Generic diskcache errors.

Functions

func GetErrorContext

func GetErrorContext(err error) map[string]interface{}

GetErrorContext extracts useful context information from errors.

func IsRetryable

func IsRetryable(err error) bool

IsRetryable checks if an error is retryable based on its type and context.

func Metrics

func Metrics() []prometheus.Collector

func ResetMetrics

func ResetMetrics()

ResetMetrics used to cleanup exist metrics of diskcache.

Types

type BufFunc

type BufFunc func() []byte

type CacheError

type CacheError struct {
	Operation Operation
	Path      string
	File      string
	Details   string
	Err       error
	Caller    string
}

CacheError represents an enhanced error with operation context and details.

func NewCacheError

func NewCacheError(op Operation, err error, details string) *CacheError

NewCacheError creates a new CacheError with enhanced context.

func WrapCloseError

func WrapCloseError(err error, path string, fdType string) *CacheError

WrapCloseError wraps errors from Close operations.

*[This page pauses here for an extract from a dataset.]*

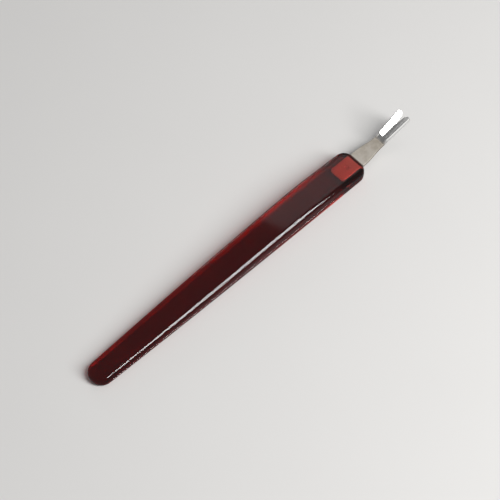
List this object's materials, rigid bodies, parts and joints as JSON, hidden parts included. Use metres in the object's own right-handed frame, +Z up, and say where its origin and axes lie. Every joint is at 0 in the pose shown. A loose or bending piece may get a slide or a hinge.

func WrapFileOperationError

func WrapFileOperationError(op Operation, err error, path, file string) *CacheError

WrapFileOperationError wraps errors from generic file operations.

func WrapGetError

func WrapGetError(err error, path string, file string) *CacheError

WrapGetError wraps errors from Get operations.

func WrapLockError

func WrapLockError(err error, path string, pid int) *CacheError

WrapLockError wraps errors from locking operations.

func WrapOpenError

func WrapOpenError(err error, path string) *CacheError

WrapOpenError wraps errors from Open operations.

func WrapPosError

func WrapPosError(err error, path string, seek int64) *CacheError

WrapPosError wraps errors from position operations.

func WrapPutError

func WrapPutError(err error, path string, dataSize int) *CacheError

WrapPutError wraps errors from Put operations.

func WrapRotateError

func WrapRotateError(err error, path string, oldFile, newFile string) *CacheError

WrapRotateError wraps errors from Rotate operations.

func (*CacheError) Error

func (e *CacheError) Error() string

Error implements the error interface.

func (*CacheError) Unwrap

func (e *CacheError) Unwrap() error

Unwrap returns the underlying error for compatibility with errors.Is/As.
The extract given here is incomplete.